In a statement effectively signalling his retirement, the 71-year-old said yesterday he was "not seeking any public ministry in the Church in Ireland, England or elsewhere".

Earlier this year, Dr Casey completed a five-year contract of mission work in a remote part of Ecuador with the Boston-based Society of St James. After spending some time in the United States, he flew to England last month.

This prompted a flurry of reports suggesting his move was aimed at forcing the Church into giving him a public role. A senior Irish bishop was understood to have sought a post in Britain on his behalf.
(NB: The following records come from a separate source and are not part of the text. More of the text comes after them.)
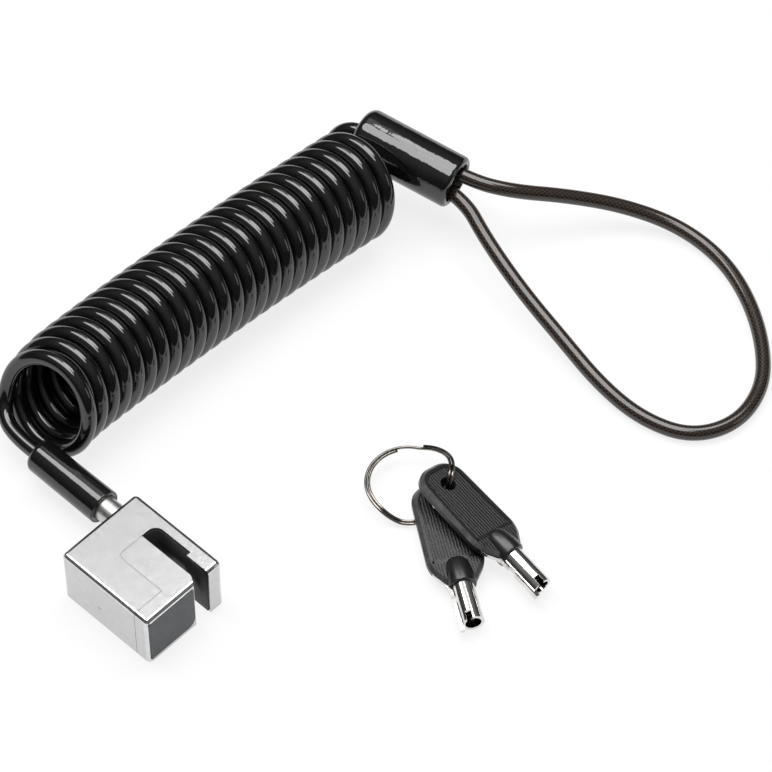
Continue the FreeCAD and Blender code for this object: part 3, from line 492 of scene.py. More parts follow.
class Assembly:
    """What every sub-assembly needs to make, dress and seat its pieces."""

    def carry(self, finish: Finish, *nodes: str) -> None:
        """Keep CAD nodes and give them a finish.

        Args:
            finish: the finish for all of them.
            nodes: the nodes' names.
        """
        for node in nodes:
            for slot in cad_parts[node].material_slots:
                slot.material = finish.material()
            log.info("kept %s as %s", node, finish.name)

    def seat(self, piece: Piece, body: Body, slot: Slot, node: str, *finishes: Finish) -> None:
        """Finish a piece and let it ride on its body.

        Args:
            piece: the new piece, in place.
            body: the body that it moves with.
            slot: the name of a material slot; not used.
            node: the CAD node that it stands for.
            finishes: its finishes, in the order of its faces' material numbers.
        """
        for finish in finishes:
            piece.data.materials.append(finish.material())
        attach(piece, body.value)
        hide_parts(node)
        log.info("made %s on %s", piece.name, body.value)

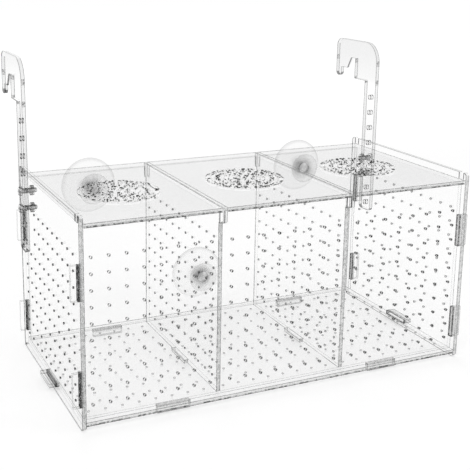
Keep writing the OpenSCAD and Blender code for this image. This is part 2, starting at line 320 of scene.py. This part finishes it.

But the statement, issued on his behalf by the Catholic press office in Dublin, said he had resigned from the Society of St James and was living with relatives in England as he needed "some time to myself".

The final decision on his possible rehabilitation lay with the Congregation of Bishops in Rome. Cardinal Basil Hume strongly opposed any posting in his diocese, and said it would be "inappropriate" for Dr Casey to take up a post in London.

A spokesman for the London Church said most bishops in England and Wales would agree that Dr Casey should not work in public ministry there.

Dr Casey travelled to Ireland in recent weeks, and visited a former classmate in Omagh after the bombing.

Nothing quite like the Dr Casey affair has been seen in the Irish Church in centuries. The disbelief that greeted the scandal was compounded by the Irish Catholic clergy's rigid sexual conservatism.